Above: A Pokémon battle in X and Y.

Image Credit: Nintendo

The jump to 3D
I’m not talking about the 3DS’ glasses-free 3D effect, but rather the game’s jump from 2D visuals to a fully 3D world. For the first time, Nintendo has rendered every town, character, and Pokémon with polygons instead of pixels. The result is the biggest graphical leap the series has ever seen. Battles no longer consist of two pictures of Pokémon awkwardly staring each other down with limited movement. Each critter now feels alive and emotive, triumphantly roaring as they make their entrances or wincing in pain when attacked.

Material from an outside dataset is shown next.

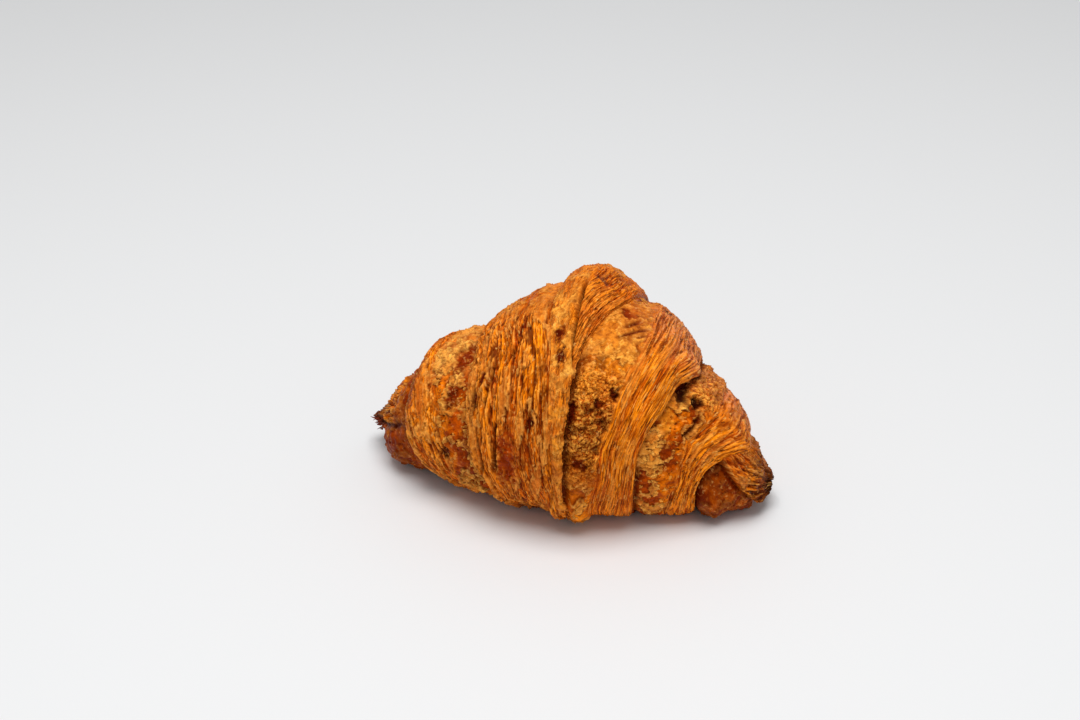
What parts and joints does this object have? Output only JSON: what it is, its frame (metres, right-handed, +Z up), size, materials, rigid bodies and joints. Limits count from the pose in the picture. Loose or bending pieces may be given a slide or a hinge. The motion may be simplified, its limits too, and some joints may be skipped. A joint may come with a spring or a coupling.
{
  "type": "croissant",
  "caption": "Baked croissant of rolled flaky dough, fat in the middle with stepped turns and two pointed ends, lying on its flat base.",
  "frame": {"origin": "centre of the bounding box at the base, on the surface the croissant lies on", "axes": "+X along the croissant from one pointed end to the other, +Y to the side that both ends bend towards, +Z up"},
  "size_m": [0.1462, 0.0856, 0.0836],
  "materials": {
    "crust": "baked, satin"
  },
  "bodies": {
    "root": {"croissant": "crust"}
  },
  "joints": []
}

The setting, the Kalos region, has a distinctive French influence. Cafés litter the world, everyone seems a bit more obsessed with fashion than usual, and you even have an Eiffel Tower knock-off standing in the center of the largest city. It’s a beautiful country to explore, especially with X and Y’s colorful, cartoon-like visuals.

Things that are new
For the first time since 2000’s Gold and Silver versions added Dark and Steel-types, Nintendo has created a new affinity for Pokémon. The Fairy-type is strong against Dragon, Fighting, and Dark Pokémon, which goes a long way toward helping the series’ balance. You’ll find plenty of new Fairy pocket monsters early in your quest, so you’ll get to add them to your party pretty quickly. Nintendo has also retconned a lot of older Pokémon to fit into the new category, like Clefairy, who was previously Normal-type.

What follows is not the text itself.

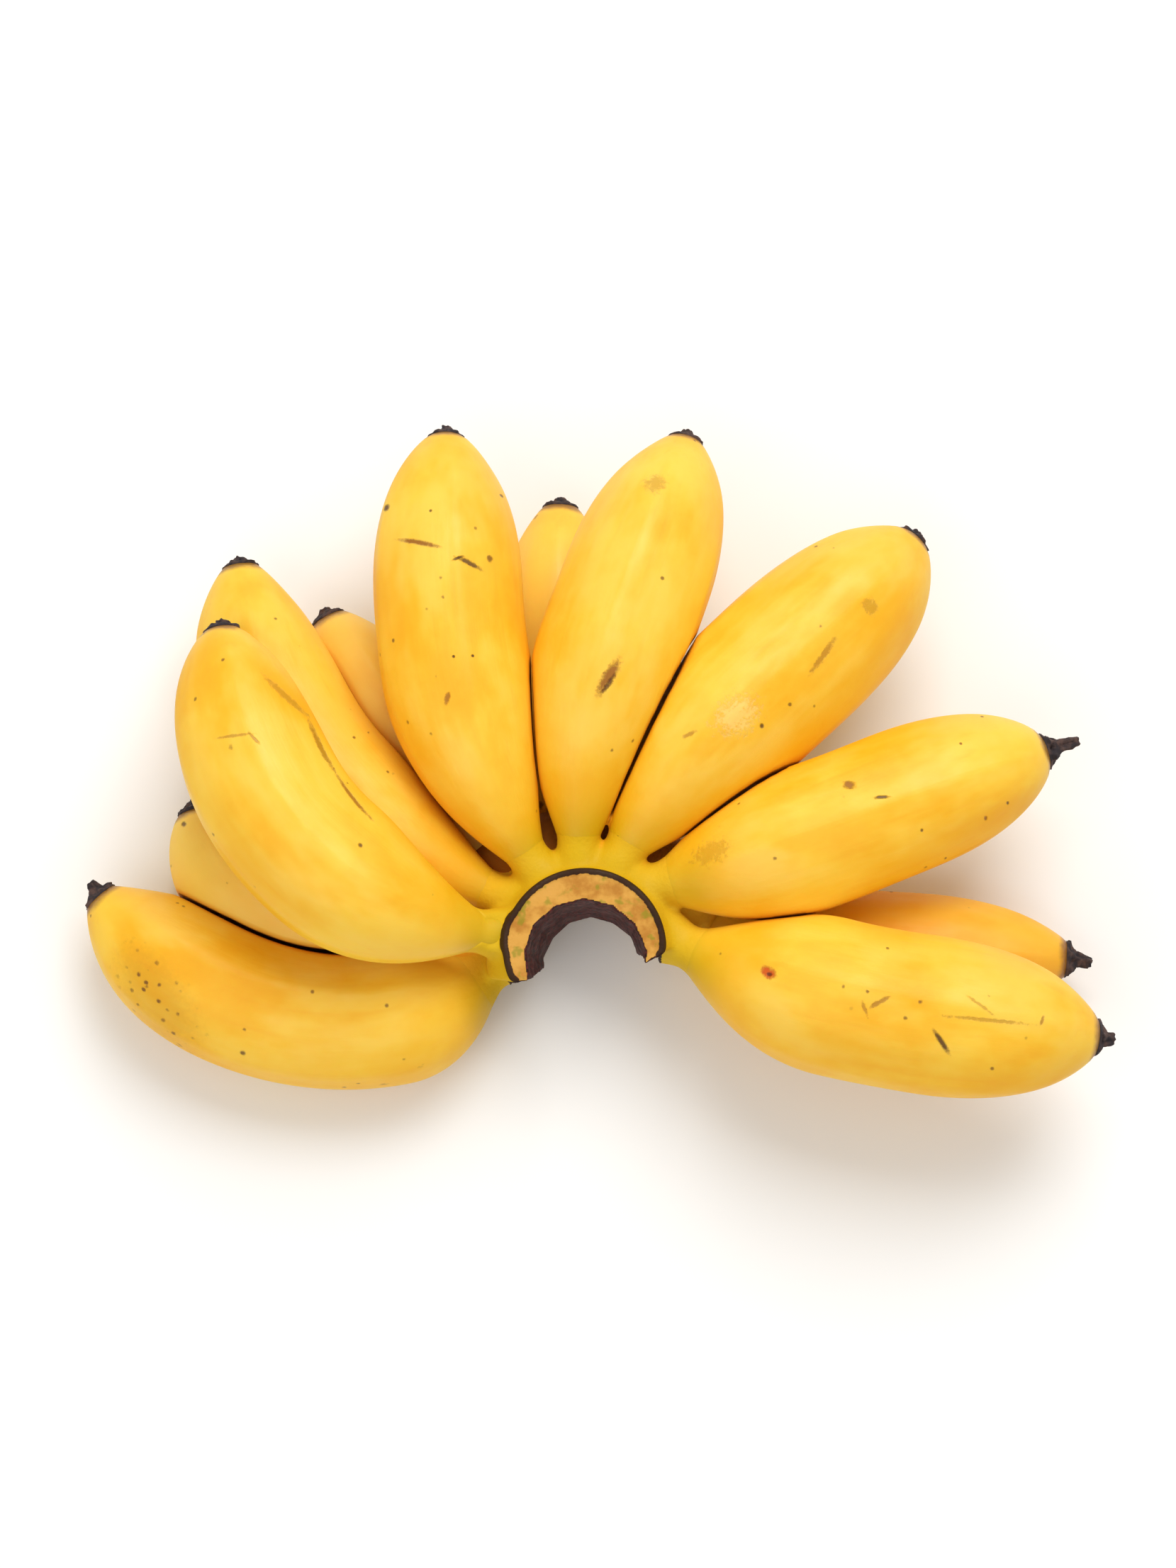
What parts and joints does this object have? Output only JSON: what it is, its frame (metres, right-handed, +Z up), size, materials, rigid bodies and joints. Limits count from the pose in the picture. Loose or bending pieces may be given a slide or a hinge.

Besides being useful, the new Fairy-type critters are cuuuute. I mean … you know, if you care about that sort of thing.


Above: Sylveon, a new Eevee evolution, is Fairy-type.

Image Credit: Nintendo

You also get access to a pair of roller blades pretty early on. While you can still get a bike, the skates are a great way to quickly get around the various routes and towns.

Other new features are a little less practical. For example, the Pokémon-Amie let’s you pet your party members in a way that’s similar to Nintendogs. You can also play some minigames in the new Super Training mode that can increase your pocket monster’s stats. These features are kind of fluff, but they’re fun distractions from the constant grind of battling.

What You Won’t Like

No risks
I said before that this is the sixth main entry in the Pokémon series, and even with all those years and sequels, X and Y still follows the same framework set by the original. Now, I admit that it’s a good frame, but I really wish Nintendo would take a few more risks. The three starting Pokémon you can choose from in the beginning are either a Water, Fire, or Grass-type … again. You have to fight eight gym leaders and the Elite Four to prove you’re a true master … again. You have to stop the evil Team (insert second word here) from doing something generically evil … again.

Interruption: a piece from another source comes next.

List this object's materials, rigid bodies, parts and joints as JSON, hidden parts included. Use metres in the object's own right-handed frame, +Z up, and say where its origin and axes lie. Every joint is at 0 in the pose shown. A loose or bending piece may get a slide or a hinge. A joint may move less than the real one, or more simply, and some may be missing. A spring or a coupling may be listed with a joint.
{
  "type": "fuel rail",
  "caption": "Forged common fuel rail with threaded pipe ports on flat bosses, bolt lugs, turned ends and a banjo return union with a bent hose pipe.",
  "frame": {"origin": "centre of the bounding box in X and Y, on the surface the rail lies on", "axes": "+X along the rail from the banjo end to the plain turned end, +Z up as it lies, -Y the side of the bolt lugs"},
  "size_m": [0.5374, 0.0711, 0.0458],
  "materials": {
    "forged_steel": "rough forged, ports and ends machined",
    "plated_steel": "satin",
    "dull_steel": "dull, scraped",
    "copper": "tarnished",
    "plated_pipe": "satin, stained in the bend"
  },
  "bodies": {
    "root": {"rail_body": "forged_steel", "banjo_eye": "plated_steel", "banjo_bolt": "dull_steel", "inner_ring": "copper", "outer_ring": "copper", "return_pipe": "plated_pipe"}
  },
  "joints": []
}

It’s all incredibly familiar to anyone who’s stuck with the series since the beginning, and sometimes you do feel like you’re just kind of going through the motions. Thankfully, Pokémon’s mechanics and base gameplay are so strong and timeless that the whole thing still manages to entertain, but I wish X and Y could have surprised me a bit more.

Pokémon X and Y

Above: Chilling out in front of a fountain.

Image Credit: Nintendo

Even the last entries, the Black and White versions, seemed like they were making some interesting progress by offering a plot that actually asked some hard questions about the Pokémon universe (is it really ok to capture wild animals and make them fight each other?). Unfortunately, X and Y’s story reverts to the fluff we usually get from the franchise.

The 3D implementation
OK, now I am talking about the glasses-free 3D, which is very underwhelming. In fact, most of the time, notably when you’re walking around most of the game’s towns, the 3D isn’t even available. It also causes a noticeable hit to the frame rate during battles when it is switched on. I know a lot of people aren’t really fans of 3D, but I usually enjoy the effect. Still, this was one of the few times I mostly just kept the feature off.

Mega Evolutions
Nintendo’s marketing efforts for X and Y have really focused on the Mega Evolutions, which is a new stage of evolution available for a small amount of Pokémon. While the Mega Pokémon do look neat and are certainly powerful, the feature doesn’t really live up to the hype.

Mega Mewtwo X

Above: One of Mewtwo’s Mega Evolutions from the upcoming Pokémon X and Y .

Image Credit: Nintendo

For one thing, the implementation is a little weird. A Pokémon can only temporarily access its Mega Evolution during battles, even though doing so costs nothing. So you can turn your Blastoise into a Mega Blastoise at the start of a fight, cause some mayhem, and then revert back to a normal Blastoise at the end. Since there’s no real disadvantage to Mega Evolving, the only reason you wouldn’t want to do it is if you’re tired of watching the short Digimon-style animation that shows the flashy transformation. Why not just make it a permanent change?

The ability to access Mega Evolutions also causes something of a divide in the Pokémon populous. A pocket monster that doesn’t have a mega form suddenly feels a little less special. Of course, you’ll have a hard time filling up your party with Pokémon that actually can Mega Evolve, since the games only tell you about a handful of critters who can use the feature. You also need to find and equip specific stones for the whole thing work.

The Mega Evolutions themselves look great and offer some noticeable power, but I just wish they were a bit more practical.


Pokémon X and Y might mark a big visual jump for the series, but the structure remains steadfast in its dedication to tradition. These are still fun games that offer the potential for hundreds of hours of entertainment, and some of the new additions, like the Fairy-type, are certainly welcome. But X and Y don’t really stand out from their predecessors, and I really am starting to wonder how much longer Nintendo can repackage what is essentially the same game.

Still, Nintendo will get away with it at least one more time. X and Y may not surprise you, but Pokéfans will still revel in another chance to catch them all.

Score: 82/100

Pokémon X and Y come out for the Nintendo 3DS on Oct. 12. The publisher provided GamesBeat with copies of each for the purpose of this review.